Goal: Repeat only the lines from the one containing "clear_scene()" through the one containing "obj.parent = empty", exactly as written, both ends included.

Data section:

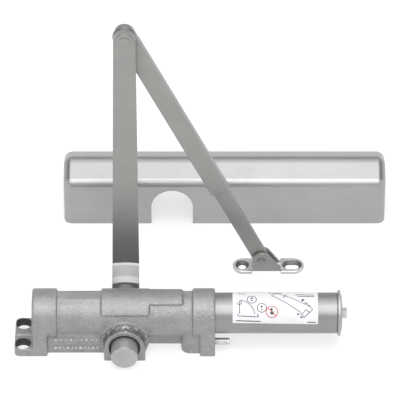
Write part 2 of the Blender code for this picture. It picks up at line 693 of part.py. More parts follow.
def make_shoe_pin():
    front = PIVOT.y - EAR_OUTER_Y - GAP
    rear = PIVOT.y + EAR_OUTER_Y + GAP
    profile = [(0, front - 0.0008), (0.0042, front - 0.0008), (0.0046, front), (SHOE_PIN_R, front),
               (SHOE_PIN_R, rear), (0.0046, rear), (0.0042, rear + 0.0008), (0, rear + 0.0008)]
    turned("shoe_pivot_pin", profile, "Y", (PIVOT.x, PIVOT.z), "steel", 24)


def cover_section(inset, foot):
    """The cover's cross-section: upright sides, rounded shoulders and a low gable."""
    middle = (COVER_Y[0] + COVER_Y[1]) / 2
    half = (COVER_Y[1] - COVER_Y[0]) / 2 - inset
    slope = math.atan2(RIDGE_Z - SHOULDER_Z, (COVER_Y[1] - COVER_Y[0]) / 2)
    ridge = RIDGE_Z - inset / math.cos(slope)
    shoulder = ridge - half * math.tan(slope)
    radius = SHOULDER_R - inset
    centre_z = shoulder - radius * math.tan((math.pi / 2 - slope) / 2)
    right = arc((middle + half - radius, centre_z), radius, 0, 90 - math.degrees(slope), 5)
    left = arc((middle - half + radius, centre_z), radius, 90 + math.degrees(slope), 180, 5)
    return [(middle + half, foot)] + right + [(middle, ridge)] + left + [(middle - half, foot)]


def cover_plan(inset):
    radius = COVER_END_R - inset
    low_x, high_x = COVER_X[0] + inset + radius, COVER_X[1] - inset - radius
    low_y, high_y = COVER_Y[0] + inset + radius, COVER_Y[1] - inset - radius
    outline = arc((high_x, high_y), radius, 0, 90, 6) + arc((low_x, high_y), radius, 90, 180, 6)
    outline += arc((low_x, low_y), radius, 180, 270, 6) + arc((high_x, low_y), radius, 270, 360, 6)
    return outline


def make_cover():
    beyond = 0.01
    shell = prism("cover", cover_plan(0), "Z", (0, RIDGE_Z + beyond), "cover_finish")
    outer_span = (COVER_X[0] - beyond, COVER_X[1] + beyond)
    combine(shell, prism("cover_top_shape", cover_section(0, -beyond), "X", outer_span), "INTERSECT")
    inner = prism("cover_hollow_shape", cover_plan(COVER_WALL), "Z", (-beyond, RIDGE_Z + beyond))
    top = prism("cover_hollow_top_shape", cover_section(COVER_WALL, -2 * beyond), "X", outer_span)
    combine(inner, top, "INTERSECT")
    outline = arc((ARCH_X, ARCH_Z), ARCH_R, 0, 180, 24) + [(ARCH_X - ARCH_R, -beyond), (ARCH_X + ARCH_R, -beyond)]
    arch = prism("arch_cutter", outline, "Y", (COVER_Y[0] - beyond, COVER_Y[1] + beyond))
    cut(shell, inner, arch)


def make_label():
    inner = TUBE_R + GAP
    outline = arc((0, AXIS_Z), inner + LABEL_T, 180 - LABEL_ANGLES[0], 180 - LABEL_ANGLES[1], 28)
    outline += arc((0, AXIS_Z), inner, 180 - LABEL_ANGLES[1], 180 - LABEL_ANGLES[0], 28)
    prism("instruction_label", outline, "X", LABEL_X, "label_paper")


def hang_on_axis(tag, place, names):
    """Parent the pieces that move together to an empty on their joint's axis."""
    empty = bpy.data.objects.new(tag + "_axis", None)
    empty.location = place
    bpy.context.scene.collection.objects.link(empty)
    for name in names:
        piece = bpy.data.objects[name]
        piece.parent = empty
        piece.matrix_parent_inverse = Matrix.Translation(-Vector(place))


def hang_moving_pieces():
    bore = (0, 0, AXIS_Z)
    hang_on_axis("pinion", (0, 0, PINION_Z),
                 ("pinion_shaft", "main_arm", "arm_screw", "arm_washer", "elbow_pin", "elbow_washer"))
    hang_on_axis("piston", bore, ("piston", "piston_seal_ring", "check_ball"))
    hang_on_axis("shoe", PIVOT, ("shoe_bracket", "shoe_pivot_pin"))
    hang_on_axis("power_screw", bore, ("power_screw", "spring_seat"))
    hang_on_axis("cover", ((COVER_X[0] + COVER_X[1]) / 2, (COVER_Y[0] + COVER_Y[1]) / 2, 0), ("cover",))
    for name, x in VALVES.items():
        hang_on_axis(name, (x, 0, AXIS_Z), (name,))


clear_scene()
MATERIALS = {name: make_material(name) for name in FINISHES}
make_cylinder_body()
make_spring_tube()
make_tube_end_cap()
make_power_screw()
make_spring_seat()
make_closing_spring()
make_piston()
make_pinion_shaft()
make_pinion_trim()
make_seals_and_plug()
make_valve_screws()
make_anchor_stud()
make_main_arm()
make_arm_fasteners()
make_forearm_tube()
make_forearm_rod()
make_lock_screws()
make_shoe_bracket()
make_shoe_pin()
make_cover()
make_label()
hang_moving_pieces()
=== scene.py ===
import math
import bmesh
import bpy
from mathutils import Matrix, Vector


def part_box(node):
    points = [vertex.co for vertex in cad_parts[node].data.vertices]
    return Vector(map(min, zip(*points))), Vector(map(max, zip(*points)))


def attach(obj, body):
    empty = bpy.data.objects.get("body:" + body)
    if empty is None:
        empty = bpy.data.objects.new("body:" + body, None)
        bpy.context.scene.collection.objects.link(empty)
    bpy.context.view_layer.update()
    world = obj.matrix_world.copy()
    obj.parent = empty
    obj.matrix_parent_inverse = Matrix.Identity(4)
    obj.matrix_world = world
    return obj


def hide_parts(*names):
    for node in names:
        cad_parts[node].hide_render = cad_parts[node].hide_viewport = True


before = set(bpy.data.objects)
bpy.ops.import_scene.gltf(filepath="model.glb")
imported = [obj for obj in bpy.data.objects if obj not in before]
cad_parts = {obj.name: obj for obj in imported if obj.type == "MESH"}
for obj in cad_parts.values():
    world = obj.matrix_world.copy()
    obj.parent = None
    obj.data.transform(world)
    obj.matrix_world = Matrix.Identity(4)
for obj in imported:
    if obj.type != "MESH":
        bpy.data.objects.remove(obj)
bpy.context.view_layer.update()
print("frame loaded")

# Helpers for shapes. A shape is drawn flat or turned on local Z, then laid along a world axis.
layAlong = {
    "X": Matrix(((0, 0, 1, 0), (1, 0, 0, 0), (0, 1, 0, 0), (0, 0, 0, 1))),
    "Y": Matrix(((1, 0, 0, 0), (0, 0, 1, 0), (0, 1, 0, 0), (0, 0, 0, 1))),
    "Z": Matrix.Identity(4),
}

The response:
clear_scene()
MATERIALS = {name: make_material(name) for name in FINISHES}
make_cylinder_body()
make_spring_tube()
make_tube_end_cap()
make_power_screw()
make_spring_seat()
make_closing_spring()
make_piston()
make_pinion_shaft()
make_pinion_trim()
make_seals_and_plug()
make_valve_screws()
make_anchor_stud()
make_main_arm()
make_arm_fasteners()
make_forearm_tube()
make_forearm_rod()
make_lock_screws()
make_shoe_bracket()
make_shoe_pin()
make_cover()
make_label()
hang_moving_pieces()
=== scene.py ===
import math
import bmesh
import bpy
from mathutils import Matrix, Vector


def part_box(node):
    points = [vertex.co for vertex in cad_parts[node].data.vertices]
    return Vector(map(min, zip(*points))), Vector(map(max, zip(*points)))


def attach(obj, body):
    empty = bpy.data.objects.get("body:" + body)
    if empty is None:
        empty = bpy.data.objects.new("body:" + body, None)
        bpy.context.scene.collection.objects.link(empty)
    bpy.context.view_layer.update()
    world = obj.matrix_world.copy()
    obj.parent = empty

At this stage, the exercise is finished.